TASK: Set down exactly the lines of the listing below, please, beginning with the first and ending with the line that holds "function edge_x(z, g)".

DATA SECTION:
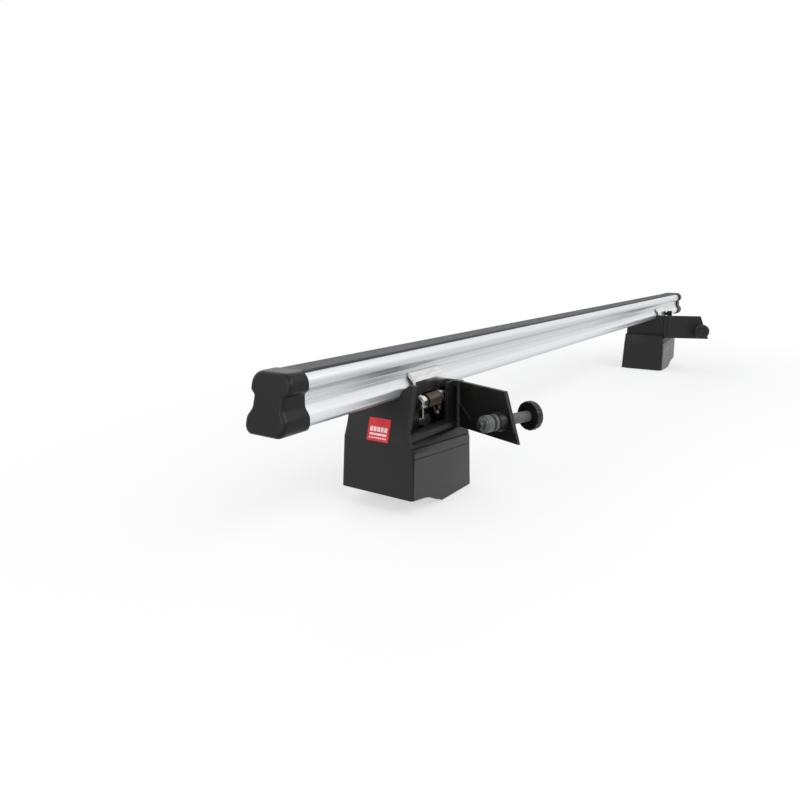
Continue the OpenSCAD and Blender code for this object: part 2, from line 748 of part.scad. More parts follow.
// Door: drawn closed, with its hinge on the origin and the free edge towards -X, then swung open
barrel_z0 = door_z + knuckle_l + lay;
barrel_z1 = door_top - knuckle_l - lay;
stile_x = -hinge_r - 0.6;
outer = -1;
inner = outer + door_t;
rib = 1.5;
rim = 2.5;
rim_x = -pillar_w - 6;
rim_z = shoulder_z + lay;

module swung() {
    translate([hinge_x, hinge_y, 0]) rotate([0, 0, door_open]) children();
}

function edge_x(z, g) = leaf_x(z, g) - hinge_x;

module door() {
    gusset = 20;
    color([0.12, 0.12, 0.12]) swung() difference() {
        union() {
            along_y(outer, inner) polygon([
                [stile_x, door_z], [edge_x(door_z, 0), door_z], [edge_x(door_top, 0), door_top],
                [stile_x, door_top], [stile_x, barrel_z1], [0, barrel_z1], [0, barrel_z0],
                [stile_x, barrel_z0]
            ]);
            translate([0, 0, barrel_z0]) cylinder(r = hinge_r, h = barrel_z1 - barrel_z0);
            // raised rim inside the top, the free edge and the lower edge of the opening
            along_y(inner - weld, inner + rib) difference() {
                polygon([
                    [rim_x, rim_z], [edge_x(rim_z, 0), rim_z],
                    [edge_x(door_top, 0), door_top], [rim_x, door_top]
                ]);
                polygon([
                    [rim_x + 1, rim_z + rim], [edge_x(rim_z + rim, rim), rim_z + rim],
                    [edge_x(door_top - rim, rim), door_top - rim], [rim_x + 1, door_top - rim]
                ]);
            }
            // corner plates beside the hinge
            along_y(inner - weld, inner + rib) polygon([
                [stile_x, door_top], [stile_x - gusset, door_top], [stile_x, door_top - 0.8 * gusset]
            ]);
            along_y(inner - weld, inner + rib) polygon([
                [stile_x, rim_z], [stile_x, rim_z + 0.8 * gusset], [stile_x - gusset, rim_z]
            ]);
            rod_y(inner - weld, inner + boss_d, boss_r, -screw_along, screw_z);
        }
        translate([0, 0, door_z]) cylinder(r = hinge_pin_r + run, h = door_h);
        rod_y(outer - 1, inner + boss_d + 1, sleeve_r + run, -screw_along, screw_z);
    }
}

module hinge_pin() {
    head = 1.2;
    color([0.45, 0.45, 0.45]) translate([hinge_x, hinge_y, 0]) {
        translate([0, 0, door_z]) cylinder(r = hinge_pin_r, h = door_h + head);
        translate([0, 0, door_top]) cylinder(r = hinge_pin_r + 1.2, h = head);
    }
}

// Thumb screw: it turns in a sleeve that slides through the door's boss
sleeve_out = outer - back_out;
collar_y = inner + boss_d + lay;
collar_t = 4;
tip_l = 6;
sleeve_in = collar_y + 3.7 * collar_t;
clip_t = 1;
nut_y = hinge_y + sleeve_in + clip_t + screw_travel + door_gap;

module screw_sleeve() {
    color([0.42, 0.42, 0.42]) swung() difference() {
        union() {
            rod_y(sleeve_out, sleeve_in, sleeve_r, -screw_along, screw_z);
            rod_y(collar_y, collar_y + collar_t, collar_r, -screw_along, screw_z);
            rod_y(collar_y + 1.8 * collar_t, sleeve_in, collar_r, -screw_along, screw_z);
        }
        rod_y(sleeve_out - 1, sleeve_in + 1, screw_r + run, -screw_along, screw_z);
    }
}

groove_r = screw_r - 0.8;
clip_y = sleeve_in + run;
module thumb_screw() {
    color([0.62, 0.62, 0.60]) swung() {
        rod_y(sleeve_out - knob_l / 2, clip_y, screw_r, -screw_along, screw_z);
        rod_y(clip_y - weld, clip_y + clip_t + weld, groove_r, -screw_along, screw_z);
        rod_y(clip_y + clip_t, clip_y + clip_t + tip_l, screw_r, -screw_along, screw_z);
    }
}

module screw_clip() {
    color([0.35, 0.35, 0.35]) swung() difference() {
        rod_y(clip_y, clip_y + clip_t, collar_r - 1.5, -screw_along, screw_z);
        rod_y(clip_y - 1, clip_y + clip_t + 1, groove_r + run, -screw_along, screw_z);
        block(-screw_along - groove_r, -screw_along + groove_r, clip_y - 1, clip_y + clip_t + 1,
              screw_z - collar_r, screw_z);
    }
}

module knob() {
    round = 3;
    dish = 2;
    grip_r = 2.5;
    color([0.07, 0.07, 0.07]) swung()
        translate([-screw_along, sleeve_out - run, screw_z]) rotate([90, 0, 0]) difference() {
            rotate_extrude() polygon(concat(
                [[0, 0], [knob_r - round / 2, 0]],
                arc([knob_r - round / 2, round / 2], round / 2, -60, 0, 4),
                arc([knob_r - round, knob_l - round], round, 0, 90, 6),
                [[knob_r * 0.6, knob_l], [knob_r * 0.5, knob_l - dish], [0, knob_l - dish]]
            ));
            translate([0, 0, -1]) cylinder(r = screw_r, h = knob_l / 2 + 1);
            for (i = [0:knob_grips - 1]) rotate([0, 0, 360 * i / knob_grips])
                translate([knob_r + grip_r - 0.8, 0, -1]) cylinder(r = grip_r, h = knob_l + 2, $fn = 24);
        }
}

module thumb_nut() {
    color([0.72, 0.58, 0.30]) difference() {
        rod_y(nut_y, nut_y + insert_l, insert_r, screw_x, screw_z);
        rod_y(nut_y - 1, nut_y + insert_l + 1, screw_r + run, screw_x, screw_z);
    }
}

// Label on the leaning end face, a touch proud of it
module label() {
    label_t = 0.5;
    color([0.78, 0.14, 0.16])
        translate([end_x(crease_z), 0, crease_z]) rotate([0, end_lean, 0])
            block(-label_t, 0, -label_w / 2, label_w / 2, label_up - label_h / 2, label_up + label_h / 2);
}

module housing_screws() {
    color([0.50, 0.50, 0.50]) for (x = post_x, s = [-1, 1]) translate([x, s * post_y, pad_t]) {
        cylinder(r1 = 2 * fix_screw_r, r2 = fix_screw_r, h = fix_screw_r);
        cylinder(r = fix_screw_r, h = plate_t + post_h - 4);
    }
}

crossbar();
top_strip();
mirror([1, 0, 0]) end_cap();  // end_cap_left
end_cap();  // end_cap_right
on_foot(-1) foot_shell();  // foot_shell_left
on_foot(-1) front_cover();  // front_cover_left
on_foot(-1) chassis();  // chassis_left
on_foot(-1) base_pad();  // base_pad_left
on_foot(-1) saddle_pad();  // saddle_pad_left
on_foot(-1) near_claw();  // near_claw_left
on_foot(-1) far_claw();  // far_claw_left
on_foot(-1) pivot_pin();  // pivot_pin_left
on_foot(-1) claw_spring();  // claw_spring_left
on_foot(-1) clamp_bolt();  // clamp_bolt_left
on_foot(-1) clamp_washer();  // clamp_washer_left
on_foot(-1) clamp_nut();  // clamp_nut_left
on_foot(-1) door();  // door_left
on_foot(-1) hinge_pin();  // hinge_pin_left
on_foot(-1) screw_sleeve();  // screw_sleeve_left
on_foot(-1) thumb_screw();  // thumb_screw_left
on_foot(-1) knob();  // knob_left
on_foot(-1) screw_clip();  // screw_clip_left
on_foot(-1) thumb_nut();  // thumb_nut_left
on_foot(-1) label();  // label_left
on_foot(-1) housing_screws();  // housing_screws_left
on_foot(1) foot_shell();  // foot_shell_right
on_foot(1) front_cover();  // front_cover_right
on_foot(1) chassis();  // chassis_right
on_foot(1) base_pad();  // base_pad_right
on_foot(1) saddle_pad();  // saddle_pad_right
on_foot(1) near_claw();  // near_claw_right
on_foot(1) far_claw();  // far_claw_right
on_foot(1) pivot_pin();  // pivot_pin_right
on_foot(1) claw_spring();  // claw_spring_right
on_foot(1) clamp_bolt();  // clamp_bolt_right
on_foot(1) clamp_washer();  // clamp_washer_right
on_foot(1) clamp_nut();  // clamp_nut_right
on_foot(1) door();  // door_right
on_foot(1) hinge_pin();  // hinge_pin_right
on_foot(1) screw_sleeve();  // screw_sleeve_right
on_foot(1) thumb_screw();  // thumb_screw_right
on_foot(1) knob();  // knob_right
on_foot(1) screw_clip();  // screw_clip_right
on_foot(1) thumb_nut();  // thumb_nut_right
on_foot(1) label();  // label_right
on_foot(1) housing_screws();  // housing_screws_right
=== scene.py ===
import json
from math import cos, pi, radians, sin, tan

import bmesh
import bpy
from mathutils import Matrix, Vector

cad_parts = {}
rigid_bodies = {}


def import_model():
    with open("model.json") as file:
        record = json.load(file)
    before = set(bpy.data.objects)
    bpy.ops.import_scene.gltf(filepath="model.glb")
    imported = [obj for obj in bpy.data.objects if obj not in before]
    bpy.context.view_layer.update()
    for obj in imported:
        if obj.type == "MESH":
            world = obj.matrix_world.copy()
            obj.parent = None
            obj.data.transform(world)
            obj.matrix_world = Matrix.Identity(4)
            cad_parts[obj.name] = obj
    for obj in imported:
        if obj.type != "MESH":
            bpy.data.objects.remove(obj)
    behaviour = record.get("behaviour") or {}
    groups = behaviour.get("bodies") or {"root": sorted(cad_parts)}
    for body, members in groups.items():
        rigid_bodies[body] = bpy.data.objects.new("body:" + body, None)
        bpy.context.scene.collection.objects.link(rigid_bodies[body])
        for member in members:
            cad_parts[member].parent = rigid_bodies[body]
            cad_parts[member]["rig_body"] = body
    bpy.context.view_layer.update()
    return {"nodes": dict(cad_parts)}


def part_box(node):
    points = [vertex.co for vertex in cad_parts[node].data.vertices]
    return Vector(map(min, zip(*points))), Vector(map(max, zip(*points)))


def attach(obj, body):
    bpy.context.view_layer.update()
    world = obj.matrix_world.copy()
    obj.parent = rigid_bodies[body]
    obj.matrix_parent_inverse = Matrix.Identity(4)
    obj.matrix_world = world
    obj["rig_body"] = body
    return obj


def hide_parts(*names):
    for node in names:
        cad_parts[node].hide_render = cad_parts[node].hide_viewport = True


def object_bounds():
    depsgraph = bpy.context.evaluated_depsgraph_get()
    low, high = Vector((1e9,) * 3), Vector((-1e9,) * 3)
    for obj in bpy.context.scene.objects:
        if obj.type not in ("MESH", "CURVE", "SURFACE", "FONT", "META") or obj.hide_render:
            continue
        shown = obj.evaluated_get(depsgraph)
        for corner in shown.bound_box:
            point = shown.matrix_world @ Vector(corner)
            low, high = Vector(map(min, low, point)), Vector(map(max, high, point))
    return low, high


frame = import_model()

# Where the picture is taken from. The camera stands low beyond the bar's left end and looks along
# the bar, down on the foot whose door is open. The focal length is that of the picture: 656 pixels
# on a frame of 800.
FRAME_PX = 800
FOCAL_PX = 656
SENSOR_MM = 36
NEAREST_SEEN = 0.01
FROM_FOOT = Vector((-0.6004, -0.3942, 0.2654))
HEADING = radians(-55.93)
PITCH = radians(12.3)


def middle_of(node):
    """The middle of a CAD node's box."""
    low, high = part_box(node)
    return (low + high) / 2


camera = bpy.data.objects.new("camera", bpy.data.cameras.new("camera"))
camera.data.sensor_width = SENSOR_MM
camera.data.lens = SENSOR_MM * FOCAL_PX / FRAME_PX
camera.data.clip_start = NEAREST_SEEN
camera.location = FROM_FOOT + Vector((middle_of("foot_shell_left").x, 0, 0))
camera.rotation_euler = (pi / 2 - PITCH, 0, HEADING)
bpy.context.scene.collection.objects.link(camera)
bpy.context.scene.camera = camera
bpy.context.scene.view_settings.view_transform = "Standard"

# The studio: a pale floor that fades into a white background and keeps the object's shadow, a big
# soft lamp over the near side of the bar, and two weaker ones at the bar's end and behind it.
FLOOR_SIZE = 14
FLOOR_DROP = 0.0002
FLOOR_COLOUR = (0.86, 0.86, 0.87, 1)
FLOOR_GLOW = 0.6
# Where the floor is all white, along and across the bar, and the share of that way where it starts
FADE_REACH = (1.35, 0.75)
FADE_START = 0.35
WORLD_LIGHT = 0.62
SKY_TINT = (0.97, 0.98, 1, 1)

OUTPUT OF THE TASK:
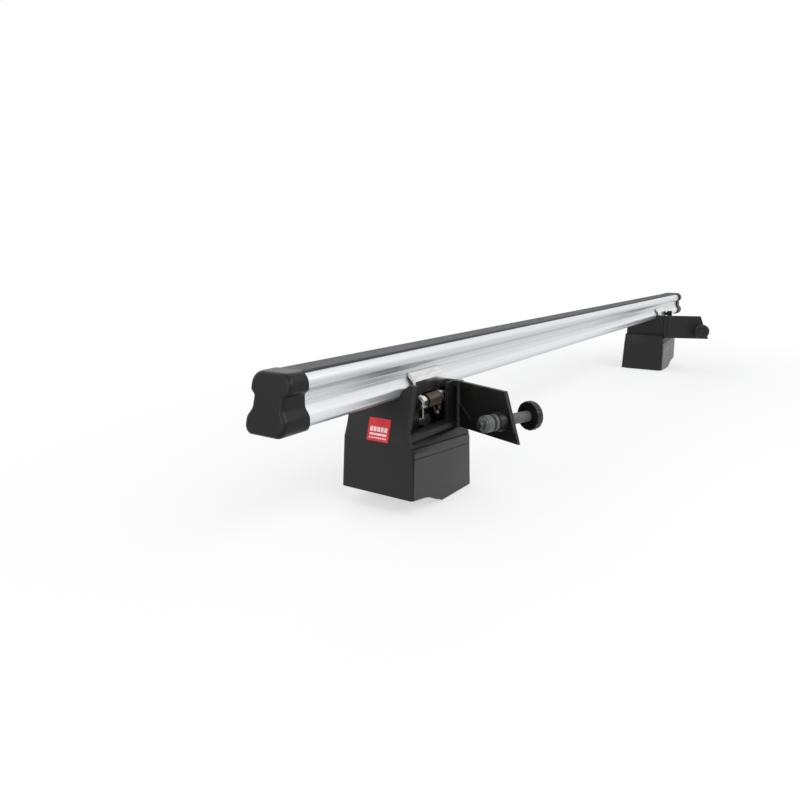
Continue the OpenSCAD and Blender code for this object: part 2, from line 748 of part.scad. More parts follow.
// Door: drawn closed, with its hinge on the origin and the free edge towards -X, then swung open
barrel_z0 = door_z + knuckle_l + lay;
barrel_z1 = door_top - knuckle_l - lay;
stile_x = -hinge_r - 0.6;
outer = -1;
inner = outer + door_t;
rib = 1.5;
rim = 2.5;
rim_x = -pillar_w - 6;
rim_z = shoulder_z + lay;

module swung() {
    translate([hinge_x, hinge_y, 0]) rotate([0, 0, door_open]) children();
}

function edge_x(z, g) = leaf_x(z, g) - hinge_x;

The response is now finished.